Refer to defining pipelines for details about the JSON properties for defining the specific pipeline and activities you wish to deploy. Note the “dependsOn” parameter specifies name of the data factory, and any corresponding linked services or datasets. An example of a pipeline that copies data from Azure Blob Storage to Azure SQL Database is shown in the following JSON snippet:

"type": "datapipelines",
"name": "[variables('pipelineName')]",
"dependsOn": [
    "[variables('dataFactoryName')]",
    "[variables('azureStorageLinkedServiceName')]",
    "[variables('azureSqlLinkedServiceName')]",
    "[variables('blobInputDatasetName')]",
    "[variables('sqlOutputDatasetName')]"
],
"apiVersion": "2015-10-01",
"properties": {
    "activities": [
    {
        "name": "CopyFromAzureBlobToAzureSQL",
        "description": "Copy data frm Azure blob to Azure SQL",
        "type": "Copy",
        "inputs": [
            {
                "name": "[variables('blobInputDatasetName')]"
            }
        ],
        "outputs": [
            {
                "name": "[variables('sqlOutputDatasetName')]"
            }
        ],
        "typeProperties": {
            "source": {
                "type": "BlobSource"
            },
            "sink": {
                "type": "SqlSink",
                "sqlWriterCleanupScript": "$$Text.Format('DELETE FROM {0}', 'emp')"
            },
            "translator": {
                "type": "TabularTranslator",
                "columnMappings": "Column0:FirstName,Column1:LastName"
            }
        },
        "Policy": {
            "concurrency": 1,
            "executionPriorityOrder": "NewestFirst",
            "retry": 3,
            "timeout": "01:00:00"
        }
    }
    ],
    "start": "2016-10-03T00:00:00Z",
    "end": "2016-10-04T00:00:00Z"
}

Parameterizing Data Factory template

For best practices on parameterizing, see Best practices for creating Azure Resource Manager templates article.

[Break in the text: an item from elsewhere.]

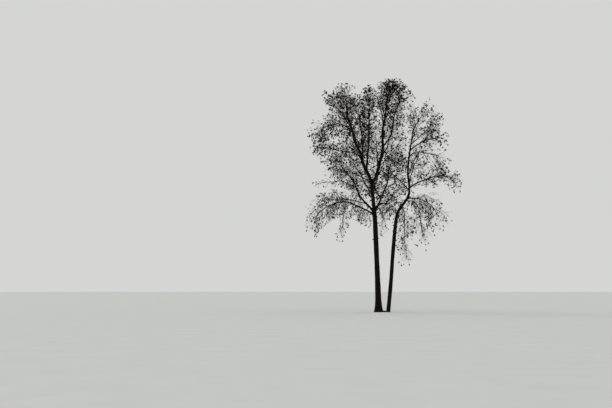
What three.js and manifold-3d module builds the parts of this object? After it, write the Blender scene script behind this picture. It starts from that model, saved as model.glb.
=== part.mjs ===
// A tall dead tree. Two slender stems rise from one foot and share an open crown of twigs and dead leaves.
// Millimetres, +Z up. The origin is the middle of the larger stem's flat foot, at ground level.
// The crown's long side lies along X, and -Y is the side it is seen from. The larger stem is the left one.

import * as THREE from "three";
import Module from "manifold-3d";

const wasm = await Module();
wasm.setup();

// Driving dimensions. Lengths along the tree are written in metres, and angles in degrees.
const METRE = 1000;
const DEGREE = Math.PI / 180;
const CLEARANCE = 0.3; // between two pieces that meet
const FINEST = 0.05; // edges shorter than this are closed up
const TWIG_CLEARANCE = 12; // between a twig and a limb that it passes
const SPACE_CLEARANCE = 0.03; // between two masses of twigs, as a share of their reach

const BARK = { color: 0x2b2723, roughness: 0.95, metalness: 0 };
const TWIG_BARK = { color: 0x2e2925, roughness: 0.9, metalness: 0 };

// The two stems: the route of each centre line in metres, its radius at some heights, and its root flare.
const STEMS = {
  left_stem: {
    route: [
      [0, 0, 0],
      [-0.03, 0, 1.8],
      [-0.12, 0.05, 4.7],
      [-0.21, 0.1, 7.2],
      [-0.34, 0.15, 8.75],
      [-0.43, 0.2, 10.05],
    ],
    girth: [
      [0, 0.27],
      [0.5, 0.235],
      [1.4, 0.212],
      [4, 0.188],
      [7.3, 0.175],
      [8.3, 0.14],
      [9.85, 0.132],
      [10.05, 0.07],
    ],
    flare: { out: 0.12, height: 0.4, ridges: 5, turn: 6 },
    sides: 16,
  },
  right_stem: {
    route: [
      [0.75, 0.1, 0],
      [0.99, 0.1, 2.45],
      [1.16, 0.1, 4.6],
      [1.42, 0.1, 7],
      [1.66, 0.1, 7.8],
      [2.36, 0.1, 8.8],
      [2.46, 0.1, 9.7],
      [2.37, 0.1, 10.7],
      [2.49, 0.1, 12],
      [2.83, 0.1, 14.1],
    ],
    girth: [
      [0, 0.148],
      [0.9, 0.147],
      [2.4, 0.146],
      [4, 0.144],
      [5.5, 0.139],
      [7, 0.128],
      [8.3, 0.106],
      [9.3, 0.085],
      [12, 0.068],
      [14.1, 0.042],
    ],
    flare: { out: 0.035, height: 0.3, ridges: 4, turn: 35 },
    sides: 12,
  },
};
const STEM_STEP = 0.75 * METRE; // between two rings of a stem
const ROOT_RINGS = [0.12, 0.3]; // heights of the rings that the root flare adds near the ground

// A stem's section is a little oval and turns as it rises, and its girth wavers.
const OVAL = { share: 0.03, turn: 0.7 * METRE };
const WAVER = { share: 0.02, length: 0.23 * METRE };

// A low ridge of wood joins the two feet at the ground, for both stems rise from one root.
const JOINING_ROOT = { from: [0.1, 0.02, 0], to: [0.74, 0.1, 0], thick: [0.15, 0.07], sides: 12 };

// Stubs of lost branches: where each sits on its stem, the way it faces, and how far it stands out.
const STUBS = [
  { on: "left_stem", at: 5.45, faces: 172, out: 0.1, thick: 0.045 },
  { on: "left_stem", at: 5.55, faces: -11, out: 0.05, thick: 0.05 },
  { on: "right_stem", at: 5.4, faces: -6, out: 0.13, thick: 0.04 },
  { on: "right_stem", at: 4.65, faces: 11, out: 0.05, thick: 0.04 },
];
const STUB_SIDES = 7;
const STUB_RISE = 0.35; // its slope

// A stub's rings: how far out each sits, in radii of the stem and in lengths of the stub, and its width.
const STUB_RINGS = [
  { stem: 0, stub: 0, wide: 1.3 },
  { stem: 0.9, stub: 0, wide: 1.2 },
  { stem: 1, stub: 0.7, wide: 0.85 },
  { stem: 1, stub: 1, wide: 0.45 },
];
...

In general, parameter usage should be minimized, especially if variables can be used instead. Only provide parameters in the following scenarios:

  • Settings vary by environment (example: development, test, and production)
  • Secrets (such as passwords)

If you need to pull secrets from Azure Key Vault when deploying Azure Data Factory entities using templates, specify the key vault and secret name as shown in the following example:

"parameters": {
    "storageAccountKey": {
        "reference": {
            "keyVault": {
                "id":"/subscriptions/<subscriptionID>/resourceGroups/<resourceGroupName>/providers/Microsoft.KeyVault/vaults/<keyVaultName>",
             },
            "secretName": "<secretName>"
           },
       },
       ...
}
Note

While exporting templates for existing data factories is currently not yet supported, it is in the works.